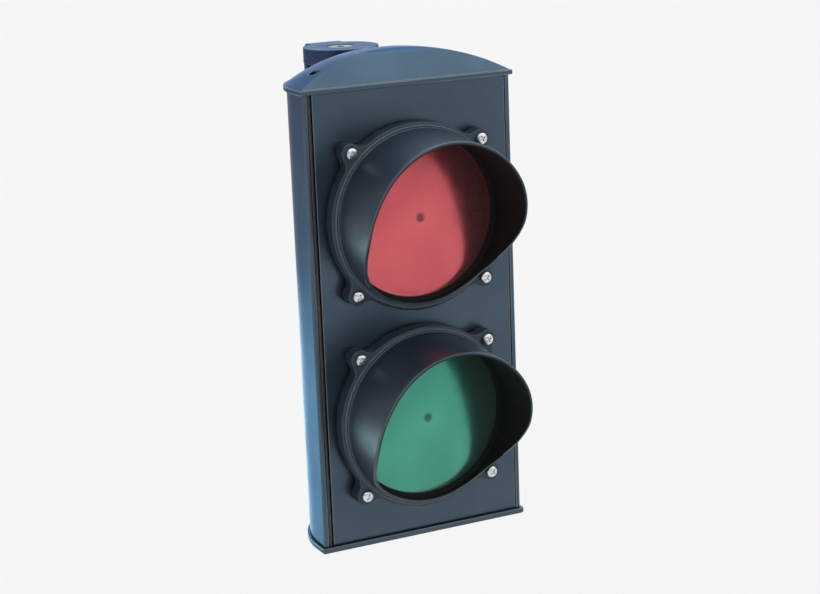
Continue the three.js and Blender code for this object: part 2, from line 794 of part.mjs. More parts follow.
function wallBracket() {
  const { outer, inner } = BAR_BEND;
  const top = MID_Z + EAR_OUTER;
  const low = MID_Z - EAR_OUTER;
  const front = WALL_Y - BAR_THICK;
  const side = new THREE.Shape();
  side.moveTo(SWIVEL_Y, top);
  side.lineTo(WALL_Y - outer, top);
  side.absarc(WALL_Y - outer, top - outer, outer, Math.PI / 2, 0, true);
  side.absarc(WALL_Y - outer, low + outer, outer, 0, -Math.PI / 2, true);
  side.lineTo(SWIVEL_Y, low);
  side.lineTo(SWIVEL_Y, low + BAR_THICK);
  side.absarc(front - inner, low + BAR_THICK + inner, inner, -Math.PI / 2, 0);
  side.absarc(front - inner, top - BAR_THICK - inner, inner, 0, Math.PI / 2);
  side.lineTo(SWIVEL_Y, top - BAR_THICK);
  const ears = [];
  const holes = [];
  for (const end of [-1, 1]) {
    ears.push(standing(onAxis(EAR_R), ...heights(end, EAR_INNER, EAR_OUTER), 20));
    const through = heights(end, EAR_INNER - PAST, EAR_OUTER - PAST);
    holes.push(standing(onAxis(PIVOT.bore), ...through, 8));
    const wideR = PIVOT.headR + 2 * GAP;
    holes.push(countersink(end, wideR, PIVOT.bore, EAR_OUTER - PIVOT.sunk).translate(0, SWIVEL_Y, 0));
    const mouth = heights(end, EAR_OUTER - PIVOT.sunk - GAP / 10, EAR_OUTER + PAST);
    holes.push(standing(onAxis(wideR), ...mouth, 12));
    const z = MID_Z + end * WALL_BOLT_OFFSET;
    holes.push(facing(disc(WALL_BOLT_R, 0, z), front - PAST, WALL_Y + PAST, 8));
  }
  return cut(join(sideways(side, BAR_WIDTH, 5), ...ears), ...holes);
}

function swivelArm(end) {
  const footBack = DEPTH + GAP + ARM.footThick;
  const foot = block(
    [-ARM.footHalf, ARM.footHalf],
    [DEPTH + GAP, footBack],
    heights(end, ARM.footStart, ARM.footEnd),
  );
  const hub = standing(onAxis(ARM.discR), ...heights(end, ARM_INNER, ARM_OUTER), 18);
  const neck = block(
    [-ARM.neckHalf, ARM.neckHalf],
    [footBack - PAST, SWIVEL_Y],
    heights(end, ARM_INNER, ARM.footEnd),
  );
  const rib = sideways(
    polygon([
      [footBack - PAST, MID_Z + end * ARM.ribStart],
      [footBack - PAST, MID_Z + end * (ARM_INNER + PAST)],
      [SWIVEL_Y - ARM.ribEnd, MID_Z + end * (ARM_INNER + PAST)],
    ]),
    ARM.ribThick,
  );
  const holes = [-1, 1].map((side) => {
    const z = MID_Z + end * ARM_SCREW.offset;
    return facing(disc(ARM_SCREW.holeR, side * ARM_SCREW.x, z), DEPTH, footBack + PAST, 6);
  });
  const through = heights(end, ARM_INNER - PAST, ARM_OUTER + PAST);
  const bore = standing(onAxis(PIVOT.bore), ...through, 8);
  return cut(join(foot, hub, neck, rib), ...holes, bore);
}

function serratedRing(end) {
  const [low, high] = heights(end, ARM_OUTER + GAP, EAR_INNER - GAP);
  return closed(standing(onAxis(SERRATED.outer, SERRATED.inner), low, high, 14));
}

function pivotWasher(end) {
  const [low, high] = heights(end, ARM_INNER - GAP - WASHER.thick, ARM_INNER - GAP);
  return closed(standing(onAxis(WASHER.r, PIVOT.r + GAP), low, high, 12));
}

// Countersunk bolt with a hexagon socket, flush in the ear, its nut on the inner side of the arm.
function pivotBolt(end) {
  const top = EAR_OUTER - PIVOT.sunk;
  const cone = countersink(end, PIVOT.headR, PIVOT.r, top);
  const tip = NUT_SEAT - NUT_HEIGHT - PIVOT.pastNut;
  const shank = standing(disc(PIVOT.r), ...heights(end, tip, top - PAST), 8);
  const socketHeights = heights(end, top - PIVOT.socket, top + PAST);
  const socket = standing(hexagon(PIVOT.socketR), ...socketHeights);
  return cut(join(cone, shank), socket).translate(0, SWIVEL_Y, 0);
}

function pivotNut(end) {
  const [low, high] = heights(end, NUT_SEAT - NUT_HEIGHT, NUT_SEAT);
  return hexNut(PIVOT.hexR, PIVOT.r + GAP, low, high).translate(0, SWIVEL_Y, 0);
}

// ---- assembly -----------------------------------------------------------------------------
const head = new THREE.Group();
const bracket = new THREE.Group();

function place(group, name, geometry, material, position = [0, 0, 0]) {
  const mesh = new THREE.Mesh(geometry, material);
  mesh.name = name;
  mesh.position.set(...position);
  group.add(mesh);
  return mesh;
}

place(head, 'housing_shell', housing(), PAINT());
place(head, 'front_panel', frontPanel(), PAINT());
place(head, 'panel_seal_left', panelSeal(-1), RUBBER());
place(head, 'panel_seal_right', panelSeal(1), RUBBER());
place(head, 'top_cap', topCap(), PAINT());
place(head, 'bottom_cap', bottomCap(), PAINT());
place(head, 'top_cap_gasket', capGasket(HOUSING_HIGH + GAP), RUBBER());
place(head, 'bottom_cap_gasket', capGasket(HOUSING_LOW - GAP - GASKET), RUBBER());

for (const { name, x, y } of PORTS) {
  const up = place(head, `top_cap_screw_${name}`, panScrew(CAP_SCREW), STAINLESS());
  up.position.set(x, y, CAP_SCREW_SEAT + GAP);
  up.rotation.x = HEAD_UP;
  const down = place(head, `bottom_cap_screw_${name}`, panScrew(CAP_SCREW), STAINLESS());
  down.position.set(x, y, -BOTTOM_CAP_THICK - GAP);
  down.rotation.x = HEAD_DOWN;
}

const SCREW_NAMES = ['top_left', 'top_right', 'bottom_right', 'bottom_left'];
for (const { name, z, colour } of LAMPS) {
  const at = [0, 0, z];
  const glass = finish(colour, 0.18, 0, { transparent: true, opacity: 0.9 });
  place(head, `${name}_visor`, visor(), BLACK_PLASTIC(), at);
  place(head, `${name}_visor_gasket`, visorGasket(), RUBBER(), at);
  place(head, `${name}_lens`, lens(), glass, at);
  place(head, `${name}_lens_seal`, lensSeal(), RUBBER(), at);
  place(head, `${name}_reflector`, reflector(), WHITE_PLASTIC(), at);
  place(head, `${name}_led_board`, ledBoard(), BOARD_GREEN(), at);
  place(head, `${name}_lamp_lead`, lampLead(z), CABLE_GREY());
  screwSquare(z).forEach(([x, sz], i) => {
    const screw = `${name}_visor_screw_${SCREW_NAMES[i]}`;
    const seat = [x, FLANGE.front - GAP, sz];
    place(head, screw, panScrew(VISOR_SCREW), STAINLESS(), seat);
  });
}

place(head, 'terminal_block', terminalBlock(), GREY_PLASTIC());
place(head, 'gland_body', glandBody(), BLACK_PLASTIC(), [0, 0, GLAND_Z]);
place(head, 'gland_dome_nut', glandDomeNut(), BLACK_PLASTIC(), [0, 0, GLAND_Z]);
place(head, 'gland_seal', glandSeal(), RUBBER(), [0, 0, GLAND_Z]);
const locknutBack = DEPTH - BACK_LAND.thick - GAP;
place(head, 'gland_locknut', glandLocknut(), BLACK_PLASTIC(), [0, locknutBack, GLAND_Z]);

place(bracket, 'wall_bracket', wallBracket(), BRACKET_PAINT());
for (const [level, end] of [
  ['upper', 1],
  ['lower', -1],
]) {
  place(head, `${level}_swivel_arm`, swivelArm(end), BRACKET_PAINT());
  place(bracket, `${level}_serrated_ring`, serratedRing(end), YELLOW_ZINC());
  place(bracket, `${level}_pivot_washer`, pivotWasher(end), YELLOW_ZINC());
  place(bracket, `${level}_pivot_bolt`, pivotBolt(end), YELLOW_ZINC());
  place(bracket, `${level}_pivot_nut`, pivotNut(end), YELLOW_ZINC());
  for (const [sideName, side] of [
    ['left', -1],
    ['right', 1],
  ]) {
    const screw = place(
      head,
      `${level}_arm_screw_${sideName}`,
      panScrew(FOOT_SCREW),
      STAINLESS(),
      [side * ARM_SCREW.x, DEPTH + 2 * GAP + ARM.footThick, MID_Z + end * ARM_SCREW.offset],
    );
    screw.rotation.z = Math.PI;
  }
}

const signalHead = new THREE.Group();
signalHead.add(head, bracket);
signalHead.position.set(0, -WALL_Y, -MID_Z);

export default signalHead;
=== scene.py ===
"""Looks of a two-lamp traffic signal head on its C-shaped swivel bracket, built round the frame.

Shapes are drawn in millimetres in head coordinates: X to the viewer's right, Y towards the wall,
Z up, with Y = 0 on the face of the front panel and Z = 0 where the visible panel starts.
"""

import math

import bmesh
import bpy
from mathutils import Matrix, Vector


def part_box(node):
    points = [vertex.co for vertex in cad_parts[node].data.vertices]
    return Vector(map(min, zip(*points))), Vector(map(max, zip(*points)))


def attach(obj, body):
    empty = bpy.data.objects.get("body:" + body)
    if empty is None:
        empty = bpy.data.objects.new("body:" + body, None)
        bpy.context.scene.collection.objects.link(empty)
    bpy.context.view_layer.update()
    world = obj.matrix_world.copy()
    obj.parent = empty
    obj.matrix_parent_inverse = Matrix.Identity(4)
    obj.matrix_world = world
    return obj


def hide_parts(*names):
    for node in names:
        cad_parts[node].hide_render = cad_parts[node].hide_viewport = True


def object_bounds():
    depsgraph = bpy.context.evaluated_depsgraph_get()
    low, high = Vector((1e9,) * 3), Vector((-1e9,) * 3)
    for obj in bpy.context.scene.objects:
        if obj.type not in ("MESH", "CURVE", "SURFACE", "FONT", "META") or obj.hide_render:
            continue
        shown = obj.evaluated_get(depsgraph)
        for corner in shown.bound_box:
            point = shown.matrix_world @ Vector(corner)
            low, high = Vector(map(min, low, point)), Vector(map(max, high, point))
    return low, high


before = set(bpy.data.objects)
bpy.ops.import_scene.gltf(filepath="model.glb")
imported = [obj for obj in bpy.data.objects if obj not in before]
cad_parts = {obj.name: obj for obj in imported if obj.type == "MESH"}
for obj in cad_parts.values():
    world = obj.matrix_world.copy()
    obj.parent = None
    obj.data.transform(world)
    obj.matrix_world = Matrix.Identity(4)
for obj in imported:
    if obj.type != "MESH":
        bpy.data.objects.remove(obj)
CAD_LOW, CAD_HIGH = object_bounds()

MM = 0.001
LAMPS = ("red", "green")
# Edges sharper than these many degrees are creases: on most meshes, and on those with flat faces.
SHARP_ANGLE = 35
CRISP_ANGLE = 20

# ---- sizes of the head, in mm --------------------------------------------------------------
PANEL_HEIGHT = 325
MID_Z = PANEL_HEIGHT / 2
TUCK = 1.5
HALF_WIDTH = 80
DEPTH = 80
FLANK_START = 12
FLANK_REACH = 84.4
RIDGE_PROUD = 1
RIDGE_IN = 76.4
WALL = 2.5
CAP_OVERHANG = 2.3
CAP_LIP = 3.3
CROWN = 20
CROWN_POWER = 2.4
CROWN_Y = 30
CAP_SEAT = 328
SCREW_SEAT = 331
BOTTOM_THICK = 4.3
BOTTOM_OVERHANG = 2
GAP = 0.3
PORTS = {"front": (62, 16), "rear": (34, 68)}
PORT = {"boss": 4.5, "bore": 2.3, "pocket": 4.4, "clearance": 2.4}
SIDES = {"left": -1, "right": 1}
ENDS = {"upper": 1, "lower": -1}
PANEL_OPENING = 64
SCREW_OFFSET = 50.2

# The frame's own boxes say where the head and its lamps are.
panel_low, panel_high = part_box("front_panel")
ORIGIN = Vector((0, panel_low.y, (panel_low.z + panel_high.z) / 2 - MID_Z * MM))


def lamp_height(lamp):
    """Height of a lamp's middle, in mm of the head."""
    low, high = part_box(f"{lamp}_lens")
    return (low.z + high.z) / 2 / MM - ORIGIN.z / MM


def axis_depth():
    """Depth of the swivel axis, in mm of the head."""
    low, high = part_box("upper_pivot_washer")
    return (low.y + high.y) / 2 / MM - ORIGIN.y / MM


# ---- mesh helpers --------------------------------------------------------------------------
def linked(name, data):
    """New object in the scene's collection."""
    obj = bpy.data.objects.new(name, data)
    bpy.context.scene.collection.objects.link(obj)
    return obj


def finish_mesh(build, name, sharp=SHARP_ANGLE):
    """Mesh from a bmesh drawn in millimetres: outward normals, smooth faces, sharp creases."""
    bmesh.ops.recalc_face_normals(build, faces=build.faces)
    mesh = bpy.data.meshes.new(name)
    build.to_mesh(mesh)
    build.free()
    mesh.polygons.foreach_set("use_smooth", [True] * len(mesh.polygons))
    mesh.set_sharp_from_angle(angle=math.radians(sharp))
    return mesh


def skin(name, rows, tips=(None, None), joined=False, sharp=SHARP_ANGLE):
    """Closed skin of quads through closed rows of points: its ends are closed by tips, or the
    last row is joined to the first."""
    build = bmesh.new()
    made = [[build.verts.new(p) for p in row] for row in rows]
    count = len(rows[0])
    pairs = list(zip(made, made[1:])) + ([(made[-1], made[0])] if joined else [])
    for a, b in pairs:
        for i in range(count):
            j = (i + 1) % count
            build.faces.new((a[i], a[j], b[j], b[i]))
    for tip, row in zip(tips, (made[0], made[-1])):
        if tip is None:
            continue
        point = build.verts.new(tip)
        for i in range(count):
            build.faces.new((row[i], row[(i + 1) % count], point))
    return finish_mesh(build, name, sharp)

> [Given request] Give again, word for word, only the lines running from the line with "zip(*points))), Vector(map(max, zip(*points)))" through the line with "for node in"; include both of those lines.

> [Exercise output]
    return Vector(map(min, zip(*points))), Vector(map(max, zip(*points)))


def attach(obj, body):
    empty = bpy.data.objects.get("body:" + body)
    if empty is None:
        empty = bpy.data.objects.new("body:" + body, None)
        bpy.context.scene.collection.objects.link(empty)
    bpy.context.view_layer.update()
    world = obj.matrix_world.copy()
    obj.parent = empty
    obj.matrix_parent_inverse = Matrix.Identity(4)
    obj.matrix_world = world
    return obj


def hide_parts(*names):
    for node in names:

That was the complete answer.